SOURCE DATA -
╭──
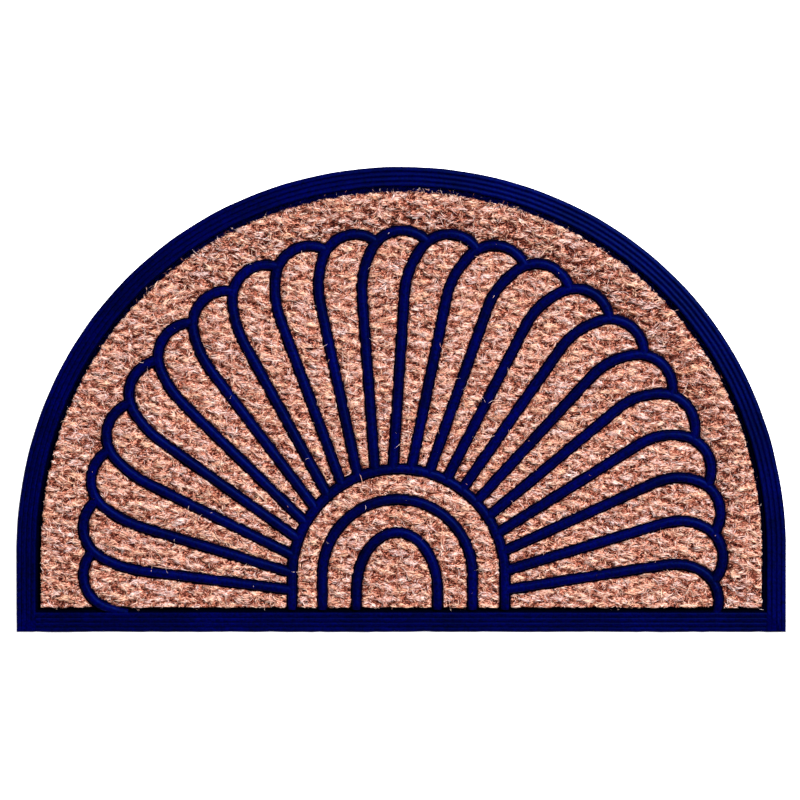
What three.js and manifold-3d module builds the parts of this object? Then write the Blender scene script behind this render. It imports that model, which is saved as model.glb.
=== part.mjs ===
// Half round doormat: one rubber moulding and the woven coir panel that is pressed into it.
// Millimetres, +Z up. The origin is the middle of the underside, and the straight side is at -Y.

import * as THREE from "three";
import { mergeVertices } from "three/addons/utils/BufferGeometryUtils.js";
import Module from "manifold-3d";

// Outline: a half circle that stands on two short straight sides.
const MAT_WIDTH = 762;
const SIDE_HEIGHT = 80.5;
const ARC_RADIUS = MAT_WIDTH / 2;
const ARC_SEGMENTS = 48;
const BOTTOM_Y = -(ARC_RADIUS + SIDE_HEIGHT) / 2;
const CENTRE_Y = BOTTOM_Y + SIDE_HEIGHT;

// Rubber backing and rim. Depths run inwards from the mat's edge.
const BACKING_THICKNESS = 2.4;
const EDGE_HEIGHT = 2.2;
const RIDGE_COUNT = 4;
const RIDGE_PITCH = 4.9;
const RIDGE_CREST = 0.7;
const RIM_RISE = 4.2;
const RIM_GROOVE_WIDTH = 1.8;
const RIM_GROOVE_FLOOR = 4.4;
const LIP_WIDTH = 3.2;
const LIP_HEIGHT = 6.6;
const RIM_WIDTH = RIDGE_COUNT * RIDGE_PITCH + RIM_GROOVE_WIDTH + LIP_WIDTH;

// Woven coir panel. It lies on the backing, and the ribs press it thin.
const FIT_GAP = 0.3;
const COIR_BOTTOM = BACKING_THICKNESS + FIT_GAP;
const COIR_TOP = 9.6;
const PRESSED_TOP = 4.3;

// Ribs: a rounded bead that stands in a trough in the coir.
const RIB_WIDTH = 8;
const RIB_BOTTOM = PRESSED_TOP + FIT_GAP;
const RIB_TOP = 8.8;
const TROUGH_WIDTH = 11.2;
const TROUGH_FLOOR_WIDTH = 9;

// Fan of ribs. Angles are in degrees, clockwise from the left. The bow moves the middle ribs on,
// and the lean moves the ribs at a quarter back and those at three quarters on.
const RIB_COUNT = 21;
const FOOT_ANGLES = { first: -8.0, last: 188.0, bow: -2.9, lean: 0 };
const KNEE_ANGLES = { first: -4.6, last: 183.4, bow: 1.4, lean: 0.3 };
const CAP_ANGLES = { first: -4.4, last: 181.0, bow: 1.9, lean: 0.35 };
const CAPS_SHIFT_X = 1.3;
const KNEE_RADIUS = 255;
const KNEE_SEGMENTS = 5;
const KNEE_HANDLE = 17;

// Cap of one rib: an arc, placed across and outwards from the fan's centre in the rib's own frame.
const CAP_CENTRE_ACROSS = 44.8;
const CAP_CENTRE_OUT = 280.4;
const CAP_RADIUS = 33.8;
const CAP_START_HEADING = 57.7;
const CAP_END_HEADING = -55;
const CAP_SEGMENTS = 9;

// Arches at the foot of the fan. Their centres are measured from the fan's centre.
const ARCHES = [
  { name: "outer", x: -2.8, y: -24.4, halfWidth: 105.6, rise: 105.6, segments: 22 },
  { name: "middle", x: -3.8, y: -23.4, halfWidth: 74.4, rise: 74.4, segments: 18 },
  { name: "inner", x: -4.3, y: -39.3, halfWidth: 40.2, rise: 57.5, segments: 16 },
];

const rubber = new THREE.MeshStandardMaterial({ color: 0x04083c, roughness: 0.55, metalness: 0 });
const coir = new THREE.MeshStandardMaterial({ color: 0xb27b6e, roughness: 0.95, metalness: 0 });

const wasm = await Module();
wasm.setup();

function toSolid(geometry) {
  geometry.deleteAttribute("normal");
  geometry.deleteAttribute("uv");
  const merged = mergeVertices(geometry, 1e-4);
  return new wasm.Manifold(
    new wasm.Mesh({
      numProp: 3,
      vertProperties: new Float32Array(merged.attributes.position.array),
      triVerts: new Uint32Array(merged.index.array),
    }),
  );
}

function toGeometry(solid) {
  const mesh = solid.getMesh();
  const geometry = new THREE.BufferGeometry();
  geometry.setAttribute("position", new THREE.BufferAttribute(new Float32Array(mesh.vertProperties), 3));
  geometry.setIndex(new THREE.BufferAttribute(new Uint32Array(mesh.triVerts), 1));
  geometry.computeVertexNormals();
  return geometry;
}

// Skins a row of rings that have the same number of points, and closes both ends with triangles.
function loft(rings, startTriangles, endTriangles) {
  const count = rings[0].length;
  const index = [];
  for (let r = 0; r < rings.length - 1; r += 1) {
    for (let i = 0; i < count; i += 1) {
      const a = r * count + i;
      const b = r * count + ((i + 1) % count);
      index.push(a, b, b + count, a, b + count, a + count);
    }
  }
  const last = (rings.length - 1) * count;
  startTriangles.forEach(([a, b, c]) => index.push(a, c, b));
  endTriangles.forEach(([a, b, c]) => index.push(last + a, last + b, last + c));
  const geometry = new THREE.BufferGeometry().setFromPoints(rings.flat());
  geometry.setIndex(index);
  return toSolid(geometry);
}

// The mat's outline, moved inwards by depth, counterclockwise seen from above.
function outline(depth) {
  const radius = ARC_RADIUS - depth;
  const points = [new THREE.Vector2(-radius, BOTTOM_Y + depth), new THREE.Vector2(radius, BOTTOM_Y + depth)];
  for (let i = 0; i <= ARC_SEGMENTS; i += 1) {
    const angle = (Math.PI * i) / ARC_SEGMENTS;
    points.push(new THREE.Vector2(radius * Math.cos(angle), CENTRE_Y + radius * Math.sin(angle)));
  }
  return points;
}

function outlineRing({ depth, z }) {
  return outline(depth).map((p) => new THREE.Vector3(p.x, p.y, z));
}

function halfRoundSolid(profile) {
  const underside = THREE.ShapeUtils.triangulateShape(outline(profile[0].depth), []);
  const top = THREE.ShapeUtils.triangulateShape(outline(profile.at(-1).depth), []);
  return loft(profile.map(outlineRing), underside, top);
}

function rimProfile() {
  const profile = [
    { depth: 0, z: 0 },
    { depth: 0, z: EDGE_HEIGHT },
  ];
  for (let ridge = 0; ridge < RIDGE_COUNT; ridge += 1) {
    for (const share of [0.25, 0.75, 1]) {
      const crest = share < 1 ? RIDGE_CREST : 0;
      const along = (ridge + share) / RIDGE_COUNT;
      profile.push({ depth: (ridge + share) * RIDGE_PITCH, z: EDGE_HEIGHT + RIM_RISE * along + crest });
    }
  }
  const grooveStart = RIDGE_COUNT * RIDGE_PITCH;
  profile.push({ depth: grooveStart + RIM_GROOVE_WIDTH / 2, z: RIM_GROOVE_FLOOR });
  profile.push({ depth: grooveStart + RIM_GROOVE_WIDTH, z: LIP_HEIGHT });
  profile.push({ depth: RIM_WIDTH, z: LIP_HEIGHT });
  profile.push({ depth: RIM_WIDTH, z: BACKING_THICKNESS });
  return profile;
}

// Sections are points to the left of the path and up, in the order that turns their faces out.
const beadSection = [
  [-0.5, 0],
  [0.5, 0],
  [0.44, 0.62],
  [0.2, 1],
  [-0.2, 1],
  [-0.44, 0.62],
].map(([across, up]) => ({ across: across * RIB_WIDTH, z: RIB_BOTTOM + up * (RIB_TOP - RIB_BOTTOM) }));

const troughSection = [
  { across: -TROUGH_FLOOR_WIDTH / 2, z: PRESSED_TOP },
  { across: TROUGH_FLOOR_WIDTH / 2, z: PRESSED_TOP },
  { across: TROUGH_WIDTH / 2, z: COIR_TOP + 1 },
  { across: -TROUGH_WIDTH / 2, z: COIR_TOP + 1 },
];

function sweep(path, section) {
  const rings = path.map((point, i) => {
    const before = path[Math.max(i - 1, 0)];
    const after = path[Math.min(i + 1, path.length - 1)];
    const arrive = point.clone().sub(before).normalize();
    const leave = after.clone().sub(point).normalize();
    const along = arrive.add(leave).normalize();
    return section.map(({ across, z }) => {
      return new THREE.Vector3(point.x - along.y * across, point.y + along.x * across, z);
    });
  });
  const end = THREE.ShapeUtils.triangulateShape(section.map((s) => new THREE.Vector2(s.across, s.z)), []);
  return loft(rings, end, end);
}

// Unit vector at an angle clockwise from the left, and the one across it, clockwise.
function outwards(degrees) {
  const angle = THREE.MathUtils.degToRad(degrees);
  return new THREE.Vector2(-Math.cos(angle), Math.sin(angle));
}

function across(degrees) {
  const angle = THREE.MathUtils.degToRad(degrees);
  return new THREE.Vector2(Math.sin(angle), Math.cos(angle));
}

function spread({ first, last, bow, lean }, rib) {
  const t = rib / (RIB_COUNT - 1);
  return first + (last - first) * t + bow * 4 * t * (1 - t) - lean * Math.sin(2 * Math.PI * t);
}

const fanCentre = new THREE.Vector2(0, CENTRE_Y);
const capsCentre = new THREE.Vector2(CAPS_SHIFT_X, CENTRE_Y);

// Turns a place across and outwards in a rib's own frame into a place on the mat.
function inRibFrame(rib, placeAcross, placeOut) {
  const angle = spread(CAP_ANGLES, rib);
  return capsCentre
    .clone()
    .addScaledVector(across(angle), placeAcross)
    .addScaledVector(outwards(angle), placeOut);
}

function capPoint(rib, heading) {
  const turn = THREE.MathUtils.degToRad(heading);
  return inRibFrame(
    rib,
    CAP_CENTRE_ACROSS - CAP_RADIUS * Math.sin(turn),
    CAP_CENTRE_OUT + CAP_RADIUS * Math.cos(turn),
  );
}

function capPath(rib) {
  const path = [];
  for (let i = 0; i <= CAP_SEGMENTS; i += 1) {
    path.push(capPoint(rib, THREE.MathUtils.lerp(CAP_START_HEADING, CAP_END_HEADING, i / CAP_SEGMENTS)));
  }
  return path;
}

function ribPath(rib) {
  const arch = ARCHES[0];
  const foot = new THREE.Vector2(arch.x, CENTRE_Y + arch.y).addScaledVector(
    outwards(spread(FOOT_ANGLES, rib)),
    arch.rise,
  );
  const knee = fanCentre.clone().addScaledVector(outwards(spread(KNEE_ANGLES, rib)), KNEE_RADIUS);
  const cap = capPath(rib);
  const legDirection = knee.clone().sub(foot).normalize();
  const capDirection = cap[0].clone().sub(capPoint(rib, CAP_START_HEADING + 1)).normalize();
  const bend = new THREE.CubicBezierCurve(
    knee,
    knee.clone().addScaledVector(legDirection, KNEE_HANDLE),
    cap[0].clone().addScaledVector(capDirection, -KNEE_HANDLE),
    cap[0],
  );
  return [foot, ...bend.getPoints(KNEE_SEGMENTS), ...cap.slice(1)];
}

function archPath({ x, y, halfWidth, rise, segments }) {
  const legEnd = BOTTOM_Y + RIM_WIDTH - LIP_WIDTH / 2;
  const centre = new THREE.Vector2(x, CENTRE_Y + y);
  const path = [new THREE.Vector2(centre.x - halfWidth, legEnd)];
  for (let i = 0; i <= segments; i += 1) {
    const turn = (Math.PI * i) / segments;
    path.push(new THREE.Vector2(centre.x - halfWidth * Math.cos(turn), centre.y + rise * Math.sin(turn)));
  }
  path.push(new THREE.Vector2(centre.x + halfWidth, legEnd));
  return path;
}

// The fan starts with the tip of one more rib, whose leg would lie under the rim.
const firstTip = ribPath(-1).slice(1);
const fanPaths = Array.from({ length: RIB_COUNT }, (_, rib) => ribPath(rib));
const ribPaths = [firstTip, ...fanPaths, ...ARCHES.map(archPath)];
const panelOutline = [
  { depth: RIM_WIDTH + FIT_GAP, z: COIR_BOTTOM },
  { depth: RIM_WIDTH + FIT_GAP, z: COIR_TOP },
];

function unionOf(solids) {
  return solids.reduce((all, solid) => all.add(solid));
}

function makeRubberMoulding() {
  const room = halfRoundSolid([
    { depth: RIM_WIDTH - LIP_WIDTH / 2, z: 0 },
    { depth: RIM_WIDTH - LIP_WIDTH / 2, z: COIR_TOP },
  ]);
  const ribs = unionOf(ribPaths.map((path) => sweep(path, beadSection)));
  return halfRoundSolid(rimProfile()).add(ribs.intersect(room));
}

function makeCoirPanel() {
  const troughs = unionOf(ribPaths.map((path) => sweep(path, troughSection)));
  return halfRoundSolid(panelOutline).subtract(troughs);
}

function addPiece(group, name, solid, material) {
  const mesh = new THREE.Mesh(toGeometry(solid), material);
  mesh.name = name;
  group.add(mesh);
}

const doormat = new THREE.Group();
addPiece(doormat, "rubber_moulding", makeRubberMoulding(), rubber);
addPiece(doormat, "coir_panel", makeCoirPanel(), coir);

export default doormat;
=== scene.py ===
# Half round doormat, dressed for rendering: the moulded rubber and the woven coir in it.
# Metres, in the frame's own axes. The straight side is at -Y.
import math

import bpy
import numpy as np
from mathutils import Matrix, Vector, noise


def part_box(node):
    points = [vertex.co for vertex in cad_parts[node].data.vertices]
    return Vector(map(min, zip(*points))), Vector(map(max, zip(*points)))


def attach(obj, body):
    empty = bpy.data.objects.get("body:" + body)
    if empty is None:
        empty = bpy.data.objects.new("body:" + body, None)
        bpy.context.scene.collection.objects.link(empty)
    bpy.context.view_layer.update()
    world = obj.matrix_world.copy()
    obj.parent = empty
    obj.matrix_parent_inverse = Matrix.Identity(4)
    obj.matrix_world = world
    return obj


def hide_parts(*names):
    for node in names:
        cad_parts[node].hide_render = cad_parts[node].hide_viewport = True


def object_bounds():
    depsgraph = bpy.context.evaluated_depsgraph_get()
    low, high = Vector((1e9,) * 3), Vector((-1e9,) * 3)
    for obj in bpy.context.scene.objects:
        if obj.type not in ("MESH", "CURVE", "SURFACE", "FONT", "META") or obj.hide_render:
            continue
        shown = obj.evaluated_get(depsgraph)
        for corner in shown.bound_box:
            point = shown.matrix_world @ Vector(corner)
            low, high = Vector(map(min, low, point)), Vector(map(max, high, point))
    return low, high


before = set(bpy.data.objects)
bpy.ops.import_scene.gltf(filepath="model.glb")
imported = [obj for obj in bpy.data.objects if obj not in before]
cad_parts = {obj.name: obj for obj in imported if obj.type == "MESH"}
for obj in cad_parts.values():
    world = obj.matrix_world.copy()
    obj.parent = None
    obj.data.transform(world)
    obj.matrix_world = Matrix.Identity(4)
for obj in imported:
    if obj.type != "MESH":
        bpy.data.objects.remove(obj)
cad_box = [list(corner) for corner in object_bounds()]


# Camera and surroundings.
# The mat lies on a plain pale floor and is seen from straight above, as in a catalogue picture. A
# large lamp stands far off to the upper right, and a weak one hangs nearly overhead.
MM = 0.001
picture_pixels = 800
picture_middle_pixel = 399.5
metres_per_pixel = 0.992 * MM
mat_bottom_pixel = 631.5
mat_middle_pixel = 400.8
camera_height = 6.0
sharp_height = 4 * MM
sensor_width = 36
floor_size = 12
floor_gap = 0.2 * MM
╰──
EXERCISE - Everything from the first line of the data through the line containing "import Module from" should be echoed exactly. Add nothing.

COMPLETE RESPONSE -
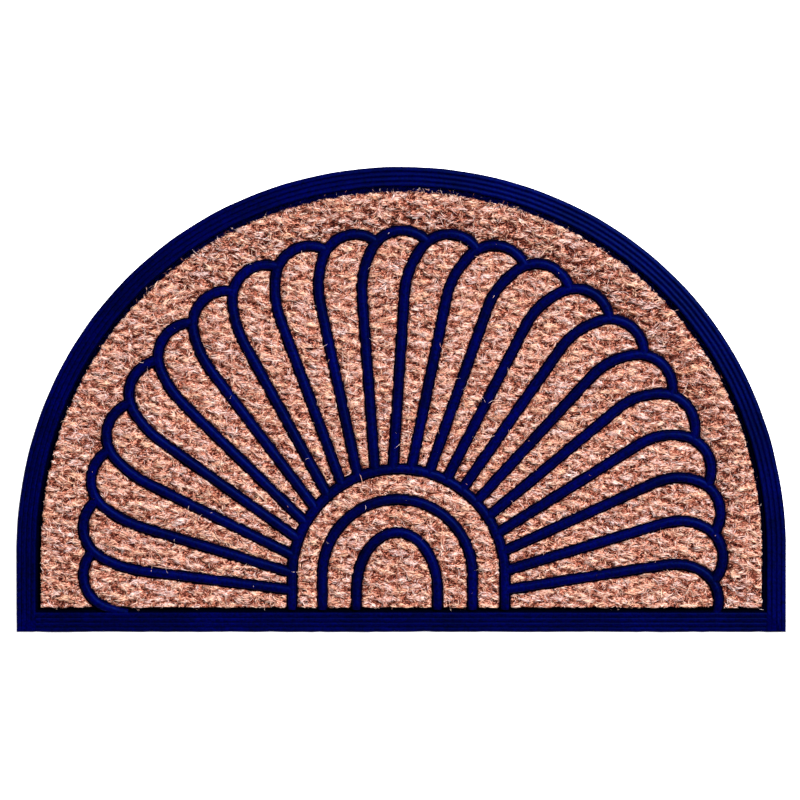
What three.js and manifold-3d module builds the parts of this object? Then write the Blender scene script behind this render. It imports that model, which is saved as model.glb.
=== part.mjs ===
// Half round doormat: one rubber moulding and the woven coir panel that is pressed into it.
// Millimetres, +Z up. The origin is the middle of the underside, and the straight side is at -Y.

import * as THREE from "three";
import { mergeVertices } from "three/addons/utils/BufferGeometryUtils.js";
import Module from "manifold-3d";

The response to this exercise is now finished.